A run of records

════════════════

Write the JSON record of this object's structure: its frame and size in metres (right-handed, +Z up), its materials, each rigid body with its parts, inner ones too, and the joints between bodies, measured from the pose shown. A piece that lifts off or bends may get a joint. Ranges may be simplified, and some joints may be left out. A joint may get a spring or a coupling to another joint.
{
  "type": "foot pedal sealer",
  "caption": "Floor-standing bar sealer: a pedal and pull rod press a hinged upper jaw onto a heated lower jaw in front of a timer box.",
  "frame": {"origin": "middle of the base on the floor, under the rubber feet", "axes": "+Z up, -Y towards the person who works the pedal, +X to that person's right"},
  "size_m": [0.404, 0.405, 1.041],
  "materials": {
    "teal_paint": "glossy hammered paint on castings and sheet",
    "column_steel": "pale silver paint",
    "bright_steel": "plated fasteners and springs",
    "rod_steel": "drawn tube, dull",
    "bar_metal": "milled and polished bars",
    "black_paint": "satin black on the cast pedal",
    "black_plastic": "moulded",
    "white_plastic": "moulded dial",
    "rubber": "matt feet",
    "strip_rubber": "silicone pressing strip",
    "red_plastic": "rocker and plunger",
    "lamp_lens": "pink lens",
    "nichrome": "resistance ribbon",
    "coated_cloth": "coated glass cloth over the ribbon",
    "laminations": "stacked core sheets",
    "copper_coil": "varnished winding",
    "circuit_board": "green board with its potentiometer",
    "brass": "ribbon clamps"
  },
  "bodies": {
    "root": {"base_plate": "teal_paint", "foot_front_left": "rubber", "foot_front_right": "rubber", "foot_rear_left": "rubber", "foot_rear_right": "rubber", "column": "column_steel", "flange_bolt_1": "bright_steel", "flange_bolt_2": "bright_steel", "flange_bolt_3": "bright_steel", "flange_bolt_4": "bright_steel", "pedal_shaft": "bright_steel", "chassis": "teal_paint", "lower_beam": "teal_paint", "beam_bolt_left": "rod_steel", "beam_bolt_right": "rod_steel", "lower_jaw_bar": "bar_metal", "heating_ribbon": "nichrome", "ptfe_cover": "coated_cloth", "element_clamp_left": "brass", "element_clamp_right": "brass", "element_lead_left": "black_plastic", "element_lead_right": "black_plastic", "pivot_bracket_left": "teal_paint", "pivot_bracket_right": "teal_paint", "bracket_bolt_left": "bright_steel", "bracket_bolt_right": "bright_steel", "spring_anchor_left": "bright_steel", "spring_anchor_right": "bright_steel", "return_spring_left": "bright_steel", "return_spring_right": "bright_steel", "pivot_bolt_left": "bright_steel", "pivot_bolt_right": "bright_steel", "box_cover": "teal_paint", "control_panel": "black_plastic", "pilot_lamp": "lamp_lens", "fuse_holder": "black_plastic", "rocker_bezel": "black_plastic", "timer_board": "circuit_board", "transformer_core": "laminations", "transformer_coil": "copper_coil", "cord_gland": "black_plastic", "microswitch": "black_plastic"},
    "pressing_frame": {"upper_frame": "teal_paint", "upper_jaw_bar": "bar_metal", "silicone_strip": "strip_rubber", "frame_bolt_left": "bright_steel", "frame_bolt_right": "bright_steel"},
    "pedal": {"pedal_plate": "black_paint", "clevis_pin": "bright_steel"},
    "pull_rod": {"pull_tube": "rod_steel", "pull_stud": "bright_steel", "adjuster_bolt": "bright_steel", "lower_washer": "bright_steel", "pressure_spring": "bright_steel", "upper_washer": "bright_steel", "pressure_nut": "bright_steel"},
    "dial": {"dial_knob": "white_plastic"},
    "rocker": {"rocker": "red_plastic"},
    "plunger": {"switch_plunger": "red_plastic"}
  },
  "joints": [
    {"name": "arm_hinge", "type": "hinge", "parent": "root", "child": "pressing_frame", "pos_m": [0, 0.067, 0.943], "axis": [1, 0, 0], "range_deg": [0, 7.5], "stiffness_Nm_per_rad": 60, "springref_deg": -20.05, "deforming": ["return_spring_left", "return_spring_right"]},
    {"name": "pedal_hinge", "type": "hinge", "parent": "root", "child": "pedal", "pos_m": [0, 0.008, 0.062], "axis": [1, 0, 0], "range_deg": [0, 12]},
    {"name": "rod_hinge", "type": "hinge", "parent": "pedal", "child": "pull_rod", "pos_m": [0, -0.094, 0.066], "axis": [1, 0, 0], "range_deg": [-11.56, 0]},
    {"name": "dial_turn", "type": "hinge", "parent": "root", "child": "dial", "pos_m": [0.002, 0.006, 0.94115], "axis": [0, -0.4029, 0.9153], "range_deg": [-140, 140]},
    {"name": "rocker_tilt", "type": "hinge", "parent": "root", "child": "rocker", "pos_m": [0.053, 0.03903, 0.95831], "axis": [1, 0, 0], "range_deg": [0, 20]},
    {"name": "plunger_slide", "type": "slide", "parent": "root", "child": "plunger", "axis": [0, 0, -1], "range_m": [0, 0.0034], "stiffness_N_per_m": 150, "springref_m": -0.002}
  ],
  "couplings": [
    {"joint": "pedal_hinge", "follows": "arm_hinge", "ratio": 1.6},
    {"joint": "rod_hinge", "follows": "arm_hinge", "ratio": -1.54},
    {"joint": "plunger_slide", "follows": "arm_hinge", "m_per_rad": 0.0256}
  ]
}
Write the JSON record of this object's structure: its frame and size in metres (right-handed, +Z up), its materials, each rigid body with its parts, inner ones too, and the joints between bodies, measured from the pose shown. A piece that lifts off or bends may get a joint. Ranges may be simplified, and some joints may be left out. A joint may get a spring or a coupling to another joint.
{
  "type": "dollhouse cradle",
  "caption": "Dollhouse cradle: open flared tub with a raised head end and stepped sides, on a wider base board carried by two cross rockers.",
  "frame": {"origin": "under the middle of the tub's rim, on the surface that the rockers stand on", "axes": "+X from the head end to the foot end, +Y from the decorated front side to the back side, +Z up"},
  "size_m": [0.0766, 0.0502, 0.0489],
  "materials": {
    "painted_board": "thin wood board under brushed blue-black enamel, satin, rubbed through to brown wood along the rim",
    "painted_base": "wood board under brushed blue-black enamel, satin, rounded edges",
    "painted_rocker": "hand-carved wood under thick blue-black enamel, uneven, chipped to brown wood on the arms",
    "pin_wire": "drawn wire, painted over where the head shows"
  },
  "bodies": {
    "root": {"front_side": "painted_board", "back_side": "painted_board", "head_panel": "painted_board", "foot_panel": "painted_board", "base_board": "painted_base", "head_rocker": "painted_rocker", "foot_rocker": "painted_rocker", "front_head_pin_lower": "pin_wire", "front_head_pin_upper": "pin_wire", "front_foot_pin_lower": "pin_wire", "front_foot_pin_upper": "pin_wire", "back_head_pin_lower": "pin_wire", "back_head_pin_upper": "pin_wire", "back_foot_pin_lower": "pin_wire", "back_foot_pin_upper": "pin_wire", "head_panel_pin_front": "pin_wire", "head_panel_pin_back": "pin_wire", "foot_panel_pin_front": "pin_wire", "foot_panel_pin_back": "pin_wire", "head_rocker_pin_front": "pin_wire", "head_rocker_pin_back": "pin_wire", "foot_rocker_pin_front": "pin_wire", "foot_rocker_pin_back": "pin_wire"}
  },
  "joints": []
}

════════════════

The request »
Repeat every entry exactly, please.

Solution for this exercise »
Write the JSON record of this object's structure: its frame and size in metres (right-handed, +Z up), its materials, each rigid body with its parts, inner ones too, and the joints between bodies, measured from the pose shown. A piece that lifts off or bends may get a joint. Ranges may be simplified, and some joints may be left out. A joint may get a spring or a coupling to another joint.
{
  "type": "foot pedal sealer",
  "caption": "Floor-standing bar sealer: a pedal and pull rod press a hinged upper jaw onto a heated lower jaw in front of a timer box.",
  "frame": {"origin": "middle of the base on the floor, under the rubber feet", "axes": "+Z up, -Y towards the person who works the pedal, +X to that person's right"},
  "size_m": [0.404, 0.405, 1.041],
  "materials": {
    "teal_paint": "glossy hammered paint on castings and sheet",
    "column_steel": "pale silver paint",
    "bright_steel": "plated fasteners and springs",
    "rod_steel": "drawn tube, dull",
    "bar_metal": "milled and polished bars",
    "black_paint": "satin black on the cast pedal",
    "black_plastic": "moulded",
    "white_plastic": "moulded dial",
    "rubber": "matt feet",
    "strip_rubber": "silicone pressing strip",
    "red_plastic": "rocker and plunger",
    "lamp_lens": "pink lens",
    "nichrome": "resistance ribbon",
    "coated_cloth": "coated glass cloth over the ribbon",
    "laminations": "stacked core sheets",
    "copper_coil": "varnished winding",
    "circuit_board": "green board with its potentiometer",
    "brass": "ribbon clamps"
  },
  "bodies": {
    "root": {"base_plate": "teal_paint", "foot_front_left": "rubber", "foot_front_right": "rubber", "foot_rear_left": "rubber", "foot_rear_right": "rubber", "column": "column_steel", "flange_bolt_1": "bright_steel", "flange_bolt_2": "bright_steel", "flange_bolt_3": "bright_steel", "flange_bolt_4": "bright_steel", "pedal_shaft": "bright_steel", "chassis": "teal_paint", "lower_beam": "teal_paint", "beam_bolt_left": "rod_steel", "beam_bolt_right": "rod_steel", "lower_jaw_bar": "bar_metal", "heating_ribbon": "nichrome", "ptfe_cover": "coated_cloth", "element_clamp_left": "brass", "element_clamp_right": "brass", "element_lead_left": "black_plastic", "element_lead_right": "black_plastic", "pivot_bracket_left": "teal_paint", "pivot_bracket_right": "teal_paint", "bracket_bolt_left": "bright_steel", "bracket_bolt_right": "bright_steel", "spring_anchor_left": "bright_steel", "spring_anchor_right": "bright_steel", "return_spring_left": "bright_steel", "return_spring_right": "bright_steel", "pivot_bolt_left": "bright_steel", "pivot_bolt_right": "bright_steel", "box_cover": "teal_paint", "control_panel": "black_plastic", "pilot_lamp": "lamp_lens", "fuse_holder": "black_plastic", "rocker_bezel": "black_plastic", "timer_board": "circuit_board", "transformer_core": "laminations", "transformer_coil": "copper_coil", "cord_gland": "black_plastic", "microswitch": "black_plastic"},
    "pressing_frame": {"upper_frame": "teal_paint", "upper_jaw_bar": "bar_metal", "silicone_strip": "strip_rubber", "frame_bolt_left": "bright_steel", "frame_bolt_right": "bright_steel"},
    "pedal": {"pedal_plate": "black_paint", "clevis_pin": "bright_steel"},
    "pull_rod": {"pull_tube": "rod_steel", "pull_stud": "bright_steel", "adjuster_bolt": "bright_steel", "lower_washer": "bright_steel", "pressure_spring": "bright_steel", "upper_washer": "bright_steel", "pressure_nut": "bright_steel"},
    "dial": {"dial_knob": "white_plastic"},
    "rocker": {"rocker": "red_plastic"},
    "plunger": {"switch_plunger": "red_plastic"}
  },
  "joints": [
    {"name": "arm_hinge", "type": "hinge", "parent": "root", "child": "pressing_frame", "pos_m": [0, 0.067, 0.943], "axis": [1, 0, 0], "range_deg": [0, 7.5], "stiffness_Nm_per_rad": 60, "springref_deg": -20.05, "deforming": ["return_spring_left", "return_spring_right"]},
    {"name": "pedal_hinge", "type": "hinge", "parent": "root", "child": "pedal", "pos_m": [0, 0.008, 0.062], "axis": [1, 0, 0], "range_deg": [0, 12]},
    {"name": "rod_hinge", "type": "hinge", "parent": "pedal", "child": "pull_rod", "pos_m": [0, -0.094, 0.066], "axis": [1, 0, 0], "range_deg": [-11.56, 0]},
    {"name": "dial_turn", "type": "hinge", "parent": "root", "child": "dial", "pos_m": [0.002, 0.006, 0.94115], "axis": [0, -0.4029, 0.9153], "range_deg": [-140, 140]},
    {"name": "rocker_tilt", "type": "hinge", "parent": "root", "child": "rocker", "pos_m": [0.053, 0.03903, 0.95831], "axis": [1, 0, 0], "range_deg": [0, 20]},
    {"name": "plunger_slide", "type": "slide", "parent": "root", "child": "plunger", "axis": [0, 0, -1], "range_m": [0, 0.0034], "stiffness_N_per_m": 150, "springref_m": -0.002}
  ],
  "couplings": [
    {"joint": "pedal_hinge", "follows": "arm_hinge", "ratio": 1.6},
    {"joint": "rod_hinge", "follows": "arm_hinge", "ratio": -1.54},
    {"joint": "plunger_slide", "follows": "arm_hinge", "m_per_rad": 0.0256}
  ]
}
Write the JSON record of this object's structure: its frame and size in metres (right-handed, +Z up), its materials, each rigid body with its parts, inner ones too, and the joints between bodies, measured from the pose shown. A piece that lifts off or bends may get a joint. Ranges may be simplified, and some joints may be left out. A joint may get a spring or a coupling to another joint.
{
  "type": "dollhouse cradle",
  "caption": "Dollhouse cradle: open flared tub with a raised head end and stepped sides, on a wider base board carried by two cross rockers.",
  "frame": {"origin": "under the middle of the tub's rim, on the surface that the rockers stand on", "axes": "+X from the head end to the foot end, +Y from the decorated front side to the back side, +Z up"},
  "size_m": [0.0766, 0.0502, 0.0489],
  "materials": {
    "painted_board": "thin wood board under brushed blue-black enamel, satin, rubbed through to brown wood along the rim",
    "painted_base": "wood board under brushed blue-black enamel, satin, rounded edges",
    "painted_rocker": "hand-carved wood under thick blue-black enamel, uneven, chipped to brown wood on the arms",
    "pin_wire": "drawn wire, painted over where the head shows"
  },
  "bodies": {
    "root": {"front_side": "painted_board", "back_side": "painted_board", "head_panel": "painted_board", "foot_panel": "painted_board", "base_board": "painted_base", "head_rocker": "painted_rocker", "foot_rocker": "painted_rocker", "front_head_pin_lower": "pin_wire", "front_head_pin_upper": "pin_wire", "front_foot_pin_lower": "pin_wire", "front_foot_pin_upper": "pin_wire", "back_head_pin_lower": "pin_wire", "back_head_pin_upper": "pin_wire", "back_foot_pin_lower": "pin_wire", "back_foot_pin_upper": "pin_wire", "head_panel_pin_front": "pin_wire", "head_panel_pin_back": "pin_wire", "foot_panel_pin_front": "pin_wire", "foot_panel_pin_back": "pin_wire", "head_rocker_pin_front": "pin_wire", "head_rocker_pin_back": "pin_wire", "foot_rocker_pin_front": "pin_wire", "foot_rocker_pin_back": "pin_wire"}
  },
  "joints": []
}